NB15c — Progressive Ablation 

Extended NB15 by ablating features one at a time in a ranked order starting with feature 7248. Tracked how basin depth degraded with each additional feature removed. Established the ablation order that becomes relevant for future boundary-alignment experiments.

NB18b — Manifold & Local Geometry 

The main static dataset. Ran 207 prompts (confidence tiers, contradictions, safety, ablation sequences, 100 random Wikipedia) through the model and captured Layer 40 activations. Measured local intrinsic dimensionality (4–10D), local curvature, and S64 score at each point. Built the UMAP point cloud. This is the "prefill" half of the velocity correlation experiment.

NB18c — Decode Trajectories 

The dynamic counterpart to NB18b. Ran the same prompts in generation mode, capturing the activation vector at Layer 40 after each generated token. Computed trajectory velocity (mean L2 displacement per token step) and trajectory curvature. This is the "generation" half of the velocity correlation experiment.

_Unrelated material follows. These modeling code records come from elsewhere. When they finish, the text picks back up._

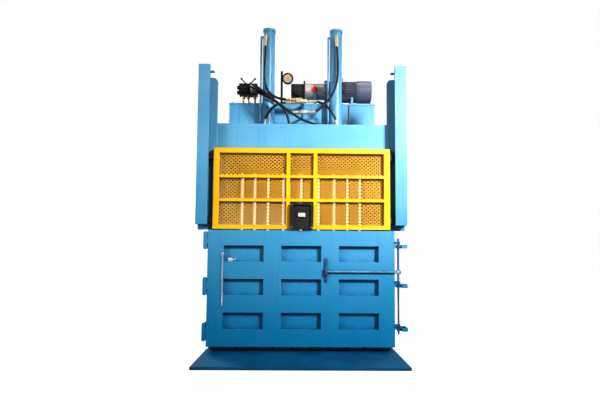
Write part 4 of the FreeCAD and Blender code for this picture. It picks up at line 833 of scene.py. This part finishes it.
makePiece("latch_screws", [
    lathe(latchScrews["head"], (screwX, latchScrews["y"], screwZ), outwards, 12)
    for screwX in latchScrews["x"] for screwZ in latchScrews["z"]],
    "gate", metals["brightSteel"])
print("bolts made")


# weld beads where plates meet

weld = {
    "pitch": 0.0045, "ripple": 0.16, "step": 2.1, "radius": 0.0045,
    "lines": [
        ((-0.8325, -0.600, 1.960), (-0.8325, -0.600, 2.205)),
        ((0.8325, -0.600, 1.960), (0.8325, -0.600, 2.205)),
        ((-0.812, 0.040, 2.214), (0.812, 0.040, 2.214)),
        ((-0.812, 0.540, 2.214), (0.812, 0.540, 2.214)),
        ((-0.812, 0.040, 2.214), (-0.812, 0.540, 2.214)),
        ((0.812, 0.040, 2.214), (0.812, 0.540, 2.214)),
        ((-0.020, 0.040, 2.562), (0.020, 0.040, 2.562)),
        ((-0.014, 0.040, 2.434), (0.014, 0.040, 2.434))],
}


def weldBead(start, end):
    # radius(i) = bead radius * (1 + ripple * sin(i * step)), along a straight line
    start, end = np.array(start, float), np.array(end, float)
    count = int(np.linalg.norm(end - start) / weld["pitch"]) + 2
    path = start + (end - start) * np.linspace(0, 1, count)[:, None]
    ripple = 1 + weld["ripple"] * np.sin(np.arange(count) * weld["step"])
    normal = Vector(end - start).normalized().orthogonal().normalized()
    return bentBar(path, weld["radius"] * ripple, normal, 6)


makePiece("weld_beads", [weldBead(start, end) for start, end in weld["lines"]], "root",
          paints["blue"], (), 60)
print("welds made")


# stage: pale floor that curves up into a backdrop, and a white world

stage = {"floor": -0.0005, "half": 16.0, "front": -12.0, "bend": 7.0, "radius": 3.0, "high": 14.0,
         "bendSteps": 17, "white": 0.9, "albedo": 0.5, "rough": 0.8, "ambient": 0.17, "sky": 1.0}


def backdrop():
    # a profile along y: flat floor, a quarter circle, a wall; drawn out along x
    angles = np.linspace(0, math.pi / 2, stage["bendSteps"])
    bendY = stage["bend"] + stage["radius"] * np.sin(angles)
    bendZ = stage["radius"] * (1 - np.cos(angles))
    alongY = np.concatenate([[stage["front"]], bendY, [bendY[-1]]])
    upZ = np.concatenate([[0.0], bendZ, [stage["high"]]]) + stage["floor"]
    points = np.array([[side * stage["half"], y, z] for y, z in zip(alongY, upZ) for side in (-1, 1)])
    mesh = bpy.data.meshes.new("floor")
    mesh.from_pydata(points.tolist(), [], gridFaces(len(alongY), 2, False, False))
    mesh.shade_smooth()
    return bpy.data.objects.new("floor", mesh)


floor = backdrop()
bpy.context.collection.objects.link(floor)
floorMaterial, floorTree, floorShader, _ = startMaterial("paleFloor")
floorShader.inputs["Base Color"].default_value = (*[stage["albedo"]] * 3, 1)
floorShader.inputs["Roughness"].default_value = stage["rough"]
floorShader.inputs["Emission Color"].default_value = (1, 1, 1, 1)
seen = addNode(floorTree, "LightPath").outputs["Is Camera Ray"]
floorTree.links.new(multiply(floorTree, seen, stage["white"]), floorShader.inputs["Emission Strength"])
floor.data.materials.append(floorMaterial)

world = bpy.data.worlds.new("studio")
bpy.context.scene.world = world
world.use_nodes = True
worldSeen = addNode(world.node_tree, "LightPath").outputs["Is Camera Ray"]
world.node_tree.nodes["Background"].inputs["Color"].default_value = (1, 1, 1, 1)
world.node_tree.links.new(remap(world.node_tree, worldSeen, 0, 1, stage["ambient"], stage["sky"]),
                          world.node_tree.nodes["Background"].inputs["Strength"])


# disc lights, each turned to its target; the spread is in degrees

lights = {
    "keyLight": {"place": (4.77, -7.48, 4.98), "target": (0.85, -0.6, 1.85), "energy": 60, "size": 1.8,
                 "spread": 34},
    "leftFill": {"place": (-4.6, -4.2, 2.8), "target": (0.9, -0.6, 2.0), "energy": 22, "size": 1.6,
                 "spread": 60},
    "topLight": {"place": (1.2, -0.4, 6.5), "target": (0.3, 0.2, 2.6), "energy": 60, "size": 2.0,
                 "spread": 180},
    "rearLeft": {"place": (-5.0, 5.0, 5.0), "target": (0, 0, 1.6), "energy": 420, "size": 3.0,
                 "spread": 180},
    "rearRight": {"place": (5.0, 4.5, 3.5), "target": (0, 0, 1.4), "energy": 260, "size": 3.0,
                  "spread": 180},
}
for name, look in lights.items():
    light = bpy.data.lights.new(name, "AREA")
    light.energy, light.shape, light.size = look["energy"], "DISK", look["size"]
    light.spread = math.radians(look["spread"])
    lamp = bpy.data.objects.new(name, light)
    bpy.context.collection.objects.link(lamp)
    lamp.location = look["place"]
    way = Vector(look["target"]) - Vector(look["place"])
    lamp.rotation_euler = way.to_track_quat("-Z", "Y").to_euler()
print("stage and lights made")
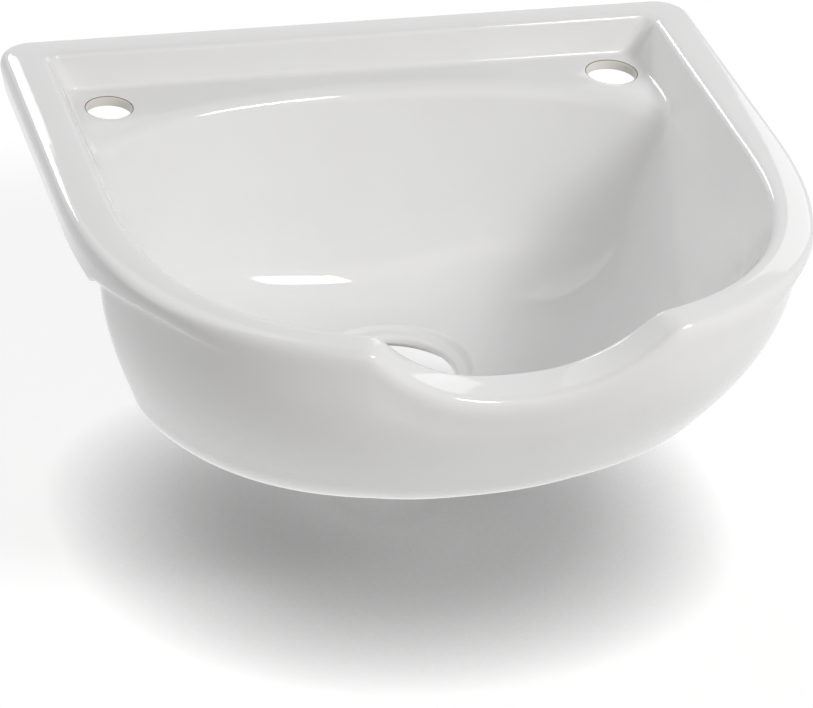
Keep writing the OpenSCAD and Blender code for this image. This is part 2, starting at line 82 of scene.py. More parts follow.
class PlacingSizes(bpy.types.PropertyGroup):
    wall_gap: length("Wall Gap", "From the wall to the basin's back edge", 12)
    rim_height: length("Rim Height", "Height of the rim over the wall bracket's middle", 133.5)


class OutlineSizes(bpy.types.PropertyGroup):
    half_width: length("Half Width", "Half width of the outline", 252.5)
    depth: length("Depth", "From the back edge to the front of the outline", 454)
    side_depth: length("Side Depth", "From the back edge to where the round front starts", 200)
    outer_power: fullness("Outer Fullness", "Fullness of the round front outside", 2.55)
    inner_power: fullness("Inner Fullness", "Fullness of the round front at the rim's inner edge", 2.75)
    corner_radius: length("Corner Radius", "Radius of the back corners outside", 22)
    inner_corner_radius: length("Inner Corner Radius", "Radius of the back corners inside", 10)


class RimSizes(bpy.types.PropertyGroup):
    width: length("Rim Width", "Width of the rim's top at the sides", 31.5)
    back_width: length("Back Rim Width", "Width of the rim's top at the back", 29)
    taper: length("Rim Taper", "How much narrower the rim is at the front", 7.5)
    crown: length("Crown", "Fall of the rim's crowned top to its outer edge", 3)
    roll: length("Outer Rounding", "Rounding of the rim's outer edge", 13)
    edge: length("Inner Rounding", "Rounding of the rim's inner edge", 5)
    draft: length("Flange Draft", "How far the flange comes in by its foot", 7)
    flange_end: length("Flange End", "Height below the rim at which the flange runs out near the front", 11)
    crease: length("Crease Inset", "How far the crease under the flange stands in", 12.5)
    crease_drop: length("Crease Drop", "How far the crease goes below the flange's foot", 2.5)
    crease_rounding: length("Crease Rounding", "Rounding of the crease where the flange has run out", 14)


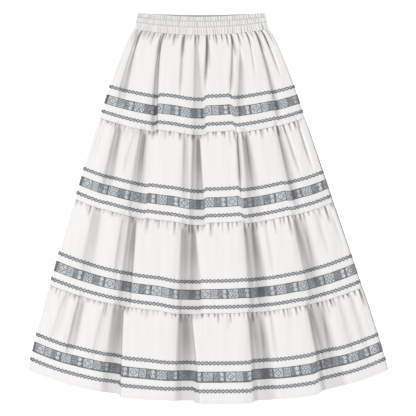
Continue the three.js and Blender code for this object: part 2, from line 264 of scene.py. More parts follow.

NB18d — Cross-Experiment Integration 

Merged the NB18b static data with the NB18c dynamic traces across the 25 prompts that appeared in both. Ran the correlations between prefill S64 depth and trajectory velocity. Found r = −0.657 (p = 0.00036). Also computed the category-level static vs. dynamic S64 gap, revealing the −11,926 contradiction delta.

NB18e — Semantic Interpolation 

The most direct basin geometry experiment. Built a k-NN graph (k=8) over the 207 manifold points and computed geodesic distances and detour ratios for 5 prompt pairs. Injected linearly interpolated activations into the model at Layer 40 during generation and measured the output text at each α step. All figures from Phase 4 come from this notebook.

NB18f —  Trajectory Drift: Are Basins Attractors? 

Tested whether basins are dynamical attractors. Injected boundary-state activations at Layer 40 and tracked the L40 residual at every decode step for 40 tokens. Result: no convergence detected. Basins are geometric regions, not gravity wells.